- DATA SUPPLIED
----------------------------------------
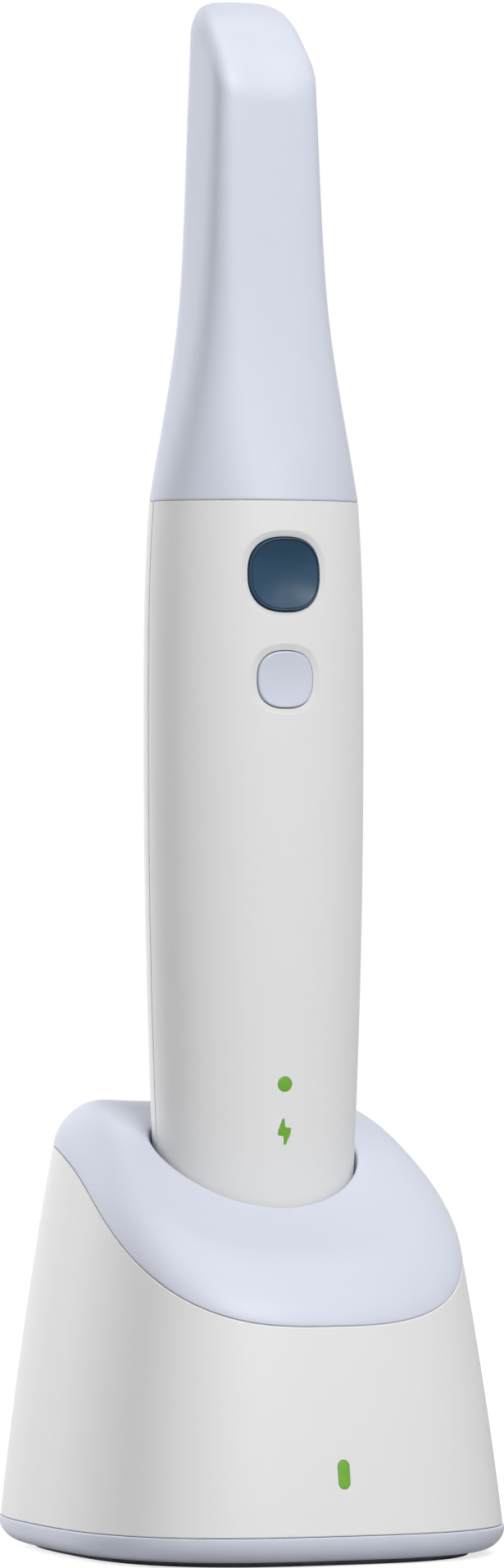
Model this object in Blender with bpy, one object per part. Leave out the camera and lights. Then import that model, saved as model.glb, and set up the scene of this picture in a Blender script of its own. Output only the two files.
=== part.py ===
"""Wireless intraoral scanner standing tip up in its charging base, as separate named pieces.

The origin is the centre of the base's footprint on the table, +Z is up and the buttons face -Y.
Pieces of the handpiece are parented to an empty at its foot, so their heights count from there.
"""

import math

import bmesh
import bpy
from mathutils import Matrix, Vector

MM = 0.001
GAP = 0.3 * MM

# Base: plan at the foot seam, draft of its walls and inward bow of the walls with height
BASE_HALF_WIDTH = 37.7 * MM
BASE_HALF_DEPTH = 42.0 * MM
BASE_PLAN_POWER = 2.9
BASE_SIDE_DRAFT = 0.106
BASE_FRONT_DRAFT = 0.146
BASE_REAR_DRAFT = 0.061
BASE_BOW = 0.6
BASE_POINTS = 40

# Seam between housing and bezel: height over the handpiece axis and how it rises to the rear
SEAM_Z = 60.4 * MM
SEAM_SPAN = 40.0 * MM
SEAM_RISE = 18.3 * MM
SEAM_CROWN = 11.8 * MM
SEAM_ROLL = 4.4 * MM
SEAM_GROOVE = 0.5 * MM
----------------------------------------
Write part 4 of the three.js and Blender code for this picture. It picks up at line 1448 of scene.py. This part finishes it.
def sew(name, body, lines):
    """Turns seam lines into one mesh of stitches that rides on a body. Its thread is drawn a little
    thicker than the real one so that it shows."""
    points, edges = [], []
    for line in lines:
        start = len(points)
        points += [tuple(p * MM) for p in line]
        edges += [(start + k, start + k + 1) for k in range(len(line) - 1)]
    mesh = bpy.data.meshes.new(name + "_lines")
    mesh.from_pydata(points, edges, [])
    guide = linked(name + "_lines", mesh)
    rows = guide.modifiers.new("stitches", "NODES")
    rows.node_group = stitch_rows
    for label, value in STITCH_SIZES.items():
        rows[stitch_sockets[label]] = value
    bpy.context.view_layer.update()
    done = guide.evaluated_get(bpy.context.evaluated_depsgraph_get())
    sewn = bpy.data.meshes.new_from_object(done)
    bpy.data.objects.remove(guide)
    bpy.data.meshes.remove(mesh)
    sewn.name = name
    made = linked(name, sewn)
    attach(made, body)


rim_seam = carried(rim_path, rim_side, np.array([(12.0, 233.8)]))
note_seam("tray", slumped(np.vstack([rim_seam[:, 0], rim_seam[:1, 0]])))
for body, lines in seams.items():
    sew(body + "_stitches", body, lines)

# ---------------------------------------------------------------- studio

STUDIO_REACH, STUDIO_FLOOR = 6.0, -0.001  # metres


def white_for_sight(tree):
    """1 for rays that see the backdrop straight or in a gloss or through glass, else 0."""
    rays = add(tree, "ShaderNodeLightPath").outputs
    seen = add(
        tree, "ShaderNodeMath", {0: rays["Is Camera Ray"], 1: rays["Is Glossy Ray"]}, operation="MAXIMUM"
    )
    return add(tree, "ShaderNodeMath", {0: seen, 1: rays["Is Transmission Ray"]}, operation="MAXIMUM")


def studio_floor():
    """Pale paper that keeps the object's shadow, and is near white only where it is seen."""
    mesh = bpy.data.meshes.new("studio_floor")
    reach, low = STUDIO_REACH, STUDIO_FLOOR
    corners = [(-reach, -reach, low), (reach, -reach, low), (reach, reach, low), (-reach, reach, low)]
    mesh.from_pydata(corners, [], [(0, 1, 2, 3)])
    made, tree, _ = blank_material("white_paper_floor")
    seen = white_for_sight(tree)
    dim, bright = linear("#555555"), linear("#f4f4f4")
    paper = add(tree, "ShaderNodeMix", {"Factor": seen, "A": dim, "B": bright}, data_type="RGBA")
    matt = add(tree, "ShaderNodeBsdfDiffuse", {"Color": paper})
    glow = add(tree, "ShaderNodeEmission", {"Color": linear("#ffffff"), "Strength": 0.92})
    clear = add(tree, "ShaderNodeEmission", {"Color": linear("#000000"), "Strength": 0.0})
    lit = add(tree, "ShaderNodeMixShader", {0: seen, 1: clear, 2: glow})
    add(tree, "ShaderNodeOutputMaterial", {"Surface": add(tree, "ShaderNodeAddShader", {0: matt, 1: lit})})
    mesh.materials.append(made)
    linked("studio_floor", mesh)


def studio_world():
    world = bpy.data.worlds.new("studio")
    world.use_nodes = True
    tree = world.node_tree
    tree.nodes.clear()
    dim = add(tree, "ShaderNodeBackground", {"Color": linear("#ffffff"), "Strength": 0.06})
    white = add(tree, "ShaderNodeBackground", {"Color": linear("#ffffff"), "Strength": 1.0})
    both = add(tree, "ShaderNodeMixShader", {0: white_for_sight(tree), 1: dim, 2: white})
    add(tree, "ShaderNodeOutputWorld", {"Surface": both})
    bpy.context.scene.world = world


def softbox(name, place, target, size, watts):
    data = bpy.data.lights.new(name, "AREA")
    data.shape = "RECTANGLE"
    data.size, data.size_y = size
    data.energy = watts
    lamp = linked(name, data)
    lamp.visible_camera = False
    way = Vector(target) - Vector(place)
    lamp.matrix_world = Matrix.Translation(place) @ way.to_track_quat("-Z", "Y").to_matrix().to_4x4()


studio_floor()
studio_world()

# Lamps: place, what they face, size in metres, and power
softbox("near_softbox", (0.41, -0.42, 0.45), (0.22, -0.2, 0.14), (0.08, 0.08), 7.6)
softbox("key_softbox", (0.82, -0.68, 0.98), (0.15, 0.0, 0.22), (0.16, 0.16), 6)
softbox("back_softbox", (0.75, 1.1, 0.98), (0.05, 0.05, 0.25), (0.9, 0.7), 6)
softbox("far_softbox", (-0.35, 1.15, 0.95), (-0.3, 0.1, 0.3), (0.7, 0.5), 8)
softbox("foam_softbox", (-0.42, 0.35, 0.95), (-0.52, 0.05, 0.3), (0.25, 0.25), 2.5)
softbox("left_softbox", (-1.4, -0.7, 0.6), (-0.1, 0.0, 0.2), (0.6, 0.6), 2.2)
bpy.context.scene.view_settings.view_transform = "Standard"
----------------------------------------
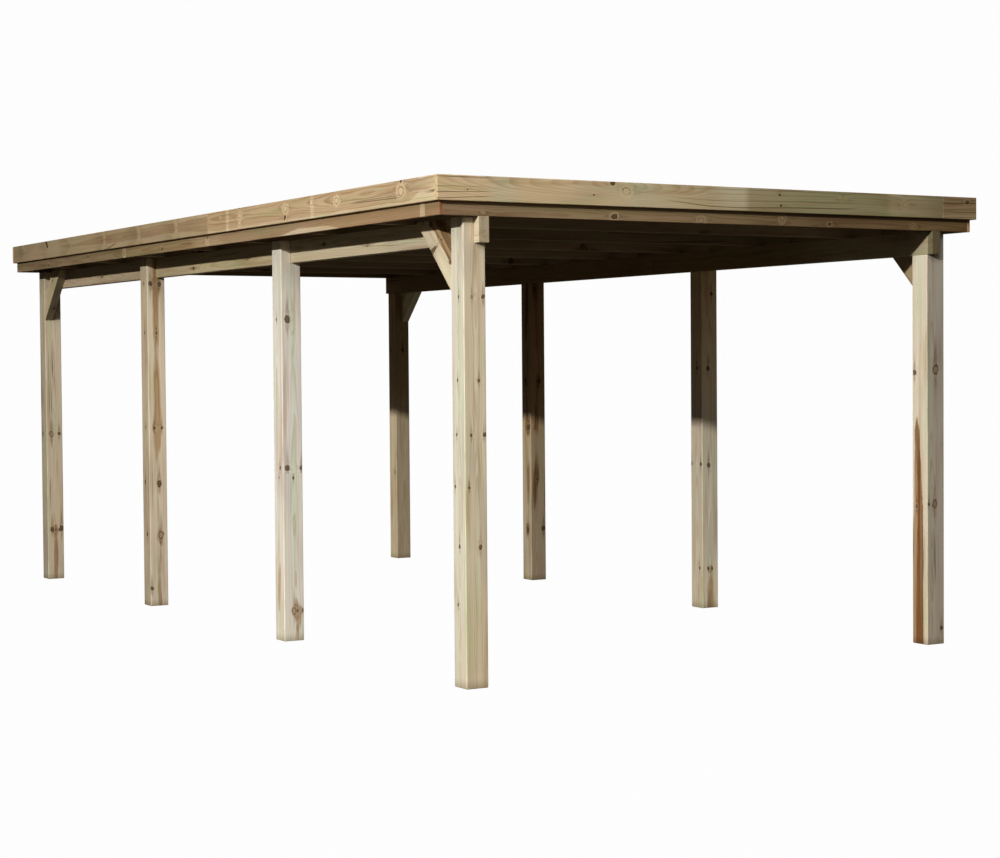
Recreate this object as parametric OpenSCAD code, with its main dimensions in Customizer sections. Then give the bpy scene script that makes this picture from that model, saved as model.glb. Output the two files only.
----------------------------------------
- TASK INSTRUCTIONS
Reproduce exactly the lines from the line with "Model this object" to the line with "SEAM_GROOVE = 0.5 * MM", both end lines included.

- COMPLETED TASK
Model this object in Blender with bpy, one object per part. Leave out the camera and lights. Then import that model, saved as model.glb, and set up the scene of this picture in a Blender script of its own. Output only the two files.
=== part.py ===
"""Wireless intraoral scanner standing tip up in its charging base, as separate named pieces.

The origin is the centre of the base's footprint on the table, +Z is up and the buttons face -Y.
Pieces of the handpiece are parented to an empty at its foot, so their heights count from there.
"""

import math

import bmesh
import bpy
from mathutils import Matrix, Vector

MM = 0.001
GAP = 0.3 * MM

# Base: plan at the foot seam, draft of its walls and inward bow of the walls with height
BASE_HALF_WIDTH = 37.7 * MM
BASE_HALF_DEPTH = 42.0 * MM
BASE_PLAN_POWER = 2.9
BASE_SIDE_DRAFT = 0.106
BASE_FRONT_DRAFT = 0.146
BASE_REAR_DRAFT = 0.061
BASE_BOW = 0.6
BASE_POINTS = 40

# Seam between housing and bezel: height over the handpiece axis and how it rises to the rear
SEAM_Z = 60.4 * MM
SEAM_SPAN = 40.0 * MM
SEAM_RISE = 18.3 * MM
SEAM_CROWN = 11.8 * MM
SEAM_ROLL = 4.4 * MM
SEAM_GROOVE = 0.5 * MM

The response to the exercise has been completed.